Wednesday, February 3, 2010

Want to motivate workers? Just ask, "any blocks?"

A manager can make a different when it comes to progress and can control it. As a manager, there are moments when the team makes great strides and everything seems to be humming. These are moments when our constituencies and business owners are happy that we are making progress. Most important, these are the moments when the team is extremely motivated. For over three years, I thought that these moments were out of my control. It all started three years ago when I worked with a team of ThoughtWorks. One of the project manager said,
...when you are a high level manager, you don't make a big difference at work.
Later at a bar we dissected that sentence. When you are a manager, progress is mostly made by people under you, but you are not doing the work per-se. You can measure, forecast, but you really can't increase the speed/velocity of the project.

On December, I read the article What Really Motivates Workes by Teresa M Amabile and Steven J. Krammer on HBR and found out that the top motivator for workers is progress. They based a research purely on understanding the power of progress. The authors found out that
on days when workers have the sense they're making headway in their jobs, or when they receive support that helps them overcome obstacles, their emotions are most positive and their drive to succeed is at its peak.

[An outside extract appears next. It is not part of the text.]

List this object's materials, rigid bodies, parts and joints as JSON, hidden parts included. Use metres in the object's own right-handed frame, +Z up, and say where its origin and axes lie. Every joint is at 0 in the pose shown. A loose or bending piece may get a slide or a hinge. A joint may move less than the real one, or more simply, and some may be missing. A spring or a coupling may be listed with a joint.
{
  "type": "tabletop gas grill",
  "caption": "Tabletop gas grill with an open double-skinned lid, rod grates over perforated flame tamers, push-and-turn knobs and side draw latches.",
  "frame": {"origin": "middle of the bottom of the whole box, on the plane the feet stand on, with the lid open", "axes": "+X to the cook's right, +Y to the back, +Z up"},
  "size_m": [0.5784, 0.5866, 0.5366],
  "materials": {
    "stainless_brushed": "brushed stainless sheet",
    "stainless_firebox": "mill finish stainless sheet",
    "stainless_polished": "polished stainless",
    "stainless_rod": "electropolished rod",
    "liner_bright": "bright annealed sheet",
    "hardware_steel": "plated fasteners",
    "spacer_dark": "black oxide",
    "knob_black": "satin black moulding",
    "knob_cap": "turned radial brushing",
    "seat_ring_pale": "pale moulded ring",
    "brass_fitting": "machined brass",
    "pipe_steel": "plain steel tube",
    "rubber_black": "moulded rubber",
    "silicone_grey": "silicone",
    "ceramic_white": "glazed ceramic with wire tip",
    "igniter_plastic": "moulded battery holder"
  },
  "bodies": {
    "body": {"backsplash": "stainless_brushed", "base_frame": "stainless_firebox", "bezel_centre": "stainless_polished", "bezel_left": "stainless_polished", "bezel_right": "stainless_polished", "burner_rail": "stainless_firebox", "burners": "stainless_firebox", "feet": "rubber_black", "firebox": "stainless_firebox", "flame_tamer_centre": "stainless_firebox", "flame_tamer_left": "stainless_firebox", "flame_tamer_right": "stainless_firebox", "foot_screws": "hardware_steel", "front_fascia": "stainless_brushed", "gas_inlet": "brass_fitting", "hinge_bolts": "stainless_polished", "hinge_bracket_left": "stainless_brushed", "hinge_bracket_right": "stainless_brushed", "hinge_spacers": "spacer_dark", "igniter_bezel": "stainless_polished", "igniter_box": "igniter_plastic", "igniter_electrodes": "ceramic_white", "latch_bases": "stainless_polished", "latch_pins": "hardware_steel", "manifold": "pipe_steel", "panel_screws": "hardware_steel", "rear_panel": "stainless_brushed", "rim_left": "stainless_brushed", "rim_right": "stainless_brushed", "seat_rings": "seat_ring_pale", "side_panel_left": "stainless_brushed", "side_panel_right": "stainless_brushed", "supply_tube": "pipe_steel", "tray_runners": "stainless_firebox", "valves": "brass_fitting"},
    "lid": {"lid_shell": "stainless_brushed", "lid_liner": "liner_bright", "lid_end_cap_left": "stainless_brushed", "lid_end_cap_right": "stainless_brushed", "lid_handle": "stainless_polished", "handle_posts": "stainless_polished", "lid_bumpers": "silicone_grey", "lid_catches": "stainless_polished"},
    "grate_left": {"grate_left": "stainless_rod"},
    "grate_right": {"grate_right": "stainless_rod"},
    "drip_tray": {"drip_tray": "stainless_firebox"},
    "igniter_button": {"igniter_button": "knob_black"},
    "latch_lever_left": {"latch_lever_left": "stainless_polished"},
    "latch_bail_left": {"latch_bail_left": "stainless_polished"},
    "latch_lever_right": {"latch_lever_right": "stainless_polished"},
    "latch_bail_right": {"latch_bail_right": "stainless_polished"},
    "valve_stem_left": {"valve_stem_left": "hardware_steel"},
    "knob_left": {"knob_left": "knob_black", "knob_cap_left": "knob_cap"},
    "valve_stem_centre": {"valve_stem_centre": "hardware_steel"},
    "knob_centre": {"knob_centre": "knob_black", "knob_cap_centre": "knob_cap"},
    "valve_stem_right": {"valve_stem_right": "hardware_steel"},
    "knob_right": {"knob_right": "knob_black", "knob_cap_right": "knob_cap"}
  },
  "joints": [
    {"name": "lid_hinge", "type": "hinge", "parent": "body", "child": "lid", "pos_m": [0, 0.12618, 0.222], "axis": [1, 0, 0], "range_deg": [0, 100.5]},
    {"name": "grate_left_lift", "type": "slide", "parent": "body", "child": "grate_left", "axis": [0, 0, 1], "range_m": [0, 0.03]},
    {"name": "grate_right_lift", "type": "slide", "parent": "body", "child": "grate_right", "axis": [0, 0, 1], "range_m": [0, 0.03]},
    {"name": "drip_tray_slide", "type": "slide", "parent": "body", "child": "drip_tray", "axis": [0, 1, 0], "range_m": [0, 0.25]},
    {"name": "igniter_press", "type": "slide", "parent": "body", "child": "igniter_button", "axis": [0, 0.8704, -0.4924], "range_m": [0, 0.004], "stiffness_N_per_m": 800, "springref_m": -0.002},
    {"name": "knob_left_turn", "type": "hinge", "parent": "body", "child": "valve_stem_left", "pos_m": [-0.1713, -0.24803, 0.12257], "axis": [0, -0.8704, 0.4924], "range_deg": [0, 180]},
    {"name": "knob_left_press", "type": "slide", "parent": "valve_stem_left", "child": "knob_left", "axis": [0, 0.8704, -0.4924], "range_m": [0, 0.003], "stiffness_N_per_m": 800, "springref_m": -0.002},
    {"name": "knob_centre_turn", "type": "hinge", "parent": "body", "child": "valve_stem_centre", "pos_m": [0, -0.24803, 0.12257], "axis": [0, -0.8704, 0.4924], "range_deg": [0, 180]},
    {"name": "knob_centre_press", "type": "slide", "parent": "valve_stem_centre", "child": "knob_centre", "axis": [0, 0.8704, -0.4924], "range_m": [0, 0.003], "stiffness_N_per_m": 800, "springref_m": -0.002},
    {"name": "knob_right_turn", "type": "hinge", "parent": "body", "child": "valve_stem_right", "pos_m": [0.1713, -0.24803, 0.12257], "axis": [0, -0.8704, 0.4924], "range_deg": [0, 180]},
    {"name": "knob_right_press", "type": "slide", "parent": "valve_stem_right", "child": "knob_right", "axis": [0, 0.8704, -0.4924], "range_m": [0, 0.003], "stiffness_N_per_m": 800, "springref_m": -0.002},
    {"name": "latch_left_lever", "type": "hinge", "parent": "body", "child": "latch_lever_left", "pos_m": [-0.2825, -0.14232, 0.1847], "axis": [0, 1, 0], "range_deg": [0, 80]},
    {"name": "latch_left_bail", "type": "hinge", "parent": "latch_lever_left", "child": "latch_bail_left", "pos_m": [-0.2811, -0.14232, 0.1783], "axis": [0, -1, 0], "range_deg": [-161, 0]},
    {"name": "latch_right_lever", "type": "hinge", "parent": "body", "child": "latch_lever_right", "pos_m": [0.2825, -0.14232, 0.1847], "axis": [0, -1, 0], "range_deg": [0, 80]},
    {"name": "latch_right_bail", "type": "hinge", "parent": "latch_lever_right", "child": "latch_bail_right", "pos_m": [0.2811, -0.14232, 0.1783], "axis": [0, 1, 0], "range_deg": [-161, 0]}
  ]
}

As a manager the key motivation turns out to be largely within my control. Manager have a large influence over events that facilitate or undermine progress. This enforces the Scrum methodology of having the daily 15-20 minute meetings and asking the three questions:
  1. What'd you do yesterday?
  2. What you gonna do today?
  3. Do you have any blocks?
I have to admit, I always focused on the first two questions. I did pay attention to the "blocks", but I didn't prioritized them as I should've been. I was under the impression that if we finished/burned tasks yesterday, and we were committed to burning some points today, we were making progress. Now, it's the opposite. The authors suggest to
Scrupulously avoid impeding progress by changing goals autocratically, being indecisive, or holding up resources.

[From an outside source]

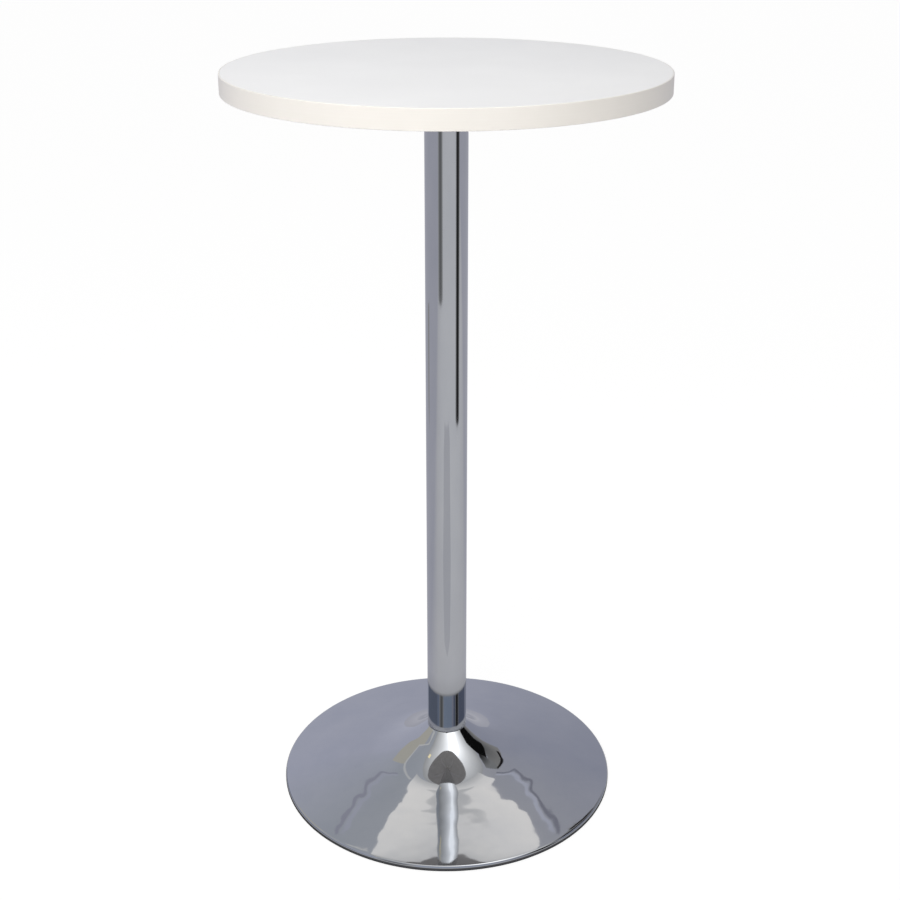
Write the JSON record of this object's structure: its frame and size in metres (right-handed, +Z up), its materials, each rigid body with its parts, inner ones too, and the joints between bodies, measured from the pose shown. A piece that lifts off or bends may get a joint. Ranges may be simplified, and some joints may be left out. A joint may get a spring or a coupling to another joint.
{
  "type": "bistro table",
  "caption": "Bar-height round cafe table: white laminated top on a plain chrome column and a trumpet-shaped chrome base.",
  "frame": {"origin": "on the floor, under the middle of the column", "axes": "+Z up along the column, -Y towards the front, +X to the right"},
  "size_m": [0.6, 0.6, 1.1],
  "materials": {
    "board": "raw particleboard",
    "laminate": "white decorative laminate, satin",
    "edge_plastic": "cream-white ABS edge strip",
    "grey_paint": "grey powder coat, fine texture",
    "chrome": "bright chrome plate on steel",
    "zinc": "bright zinc plate",
    "ballast_iron": "sand cast, dark dip",
    "floor_rubber": "soft black moulded ring"
  },
  "bodies": {
    "root": {"top_core": "board", "top_laminate": "laminate", "backing_laminate": "laminate", "edge_band": "edge_plastic", "spider_hub": "grey_paint", "spider_arm_1": "grey_paint", "spider_arm_2": "grey_paint", "spider_arm_3": "grey_paint", "spider_arm_4": "grey_paint", "wood_screw_1": "zinc", "wood_screw_2": "zinc", "wood_screw_3": "zinc", "wood_screw_4": "zinc", "wood_screw_5": "zinc", "wood_screw_6": "zinc", "wood_screw_7": "zinc", "wood_screw_8": "zinc", "column_tube": "chrome", "column_foot_plug": "zinc", "tie_rod": "zinc", "top_washer": "zinc", "top_nut": "zinc", "base_cover": "chrome", "support_tube": "zinc", "ballast": "ballast_iron", "clamp_washer": "zinc", "spring_washer": "zinc", "bottom_nut": "zinc", "floor_ring": "floor_rubber"}
  },
  "joints": []
}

I take a great care of dealing with this blockages ASAP. I don't just focus on the blockages. I take a great care to clarify overall goals, ensure that people's effort are properly supported, and reframe from exerting time pressure to intense that minor glitches are perceived as crises rather than learning opportunities. The other item that I need to focus is on cultivating a culture of helpfulness.

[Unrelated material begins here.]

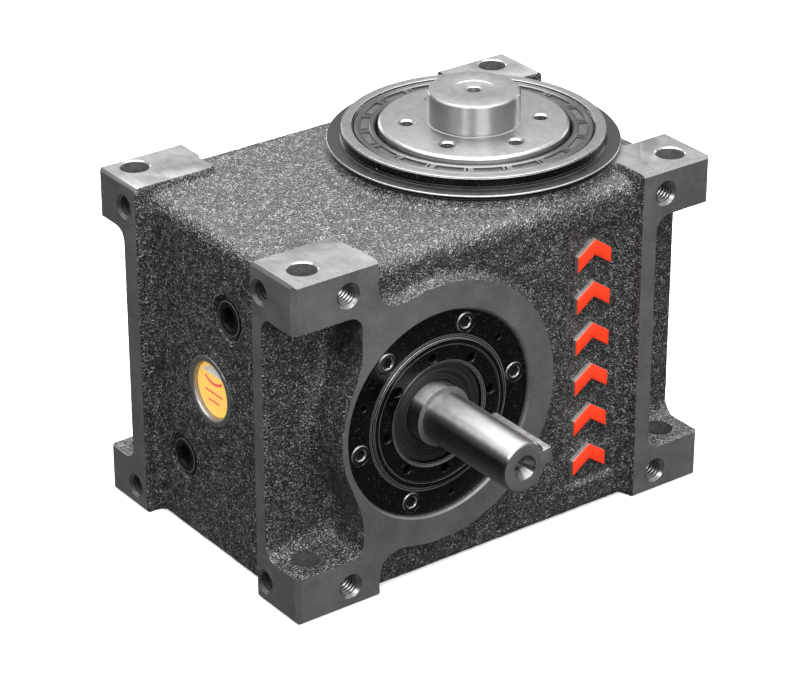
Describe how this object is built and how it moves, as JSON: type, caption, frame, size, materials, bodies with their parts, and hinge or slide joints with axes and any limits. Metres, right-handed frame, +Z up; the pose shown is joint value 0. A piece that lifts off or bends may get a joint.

I was pretty impressed with this article and I made adequate changes after I read it. After a few weeks, I noticed some pretty good outcomes specially on my junior programmers. Not so much with my senior developers. One of the reasons is "changing context". When one of the junior developer/engineers gets stuck they would jump to ask the questions to the senior developers. As everyone knows, context changing is very expensive. I'm trying to put some type of threshold for the junior developers to ask a question (20-30 minutes). I was also thinking of making some new rules so that the senior developers don't get bother when they are focused on a particular tasks. One of the ideas was using headphones. If someone is wearing headphones that means that he's focusing on some type of task. I'm still trying to figure out how I can make this balance work, but so far it is good to know that I'm on control of it.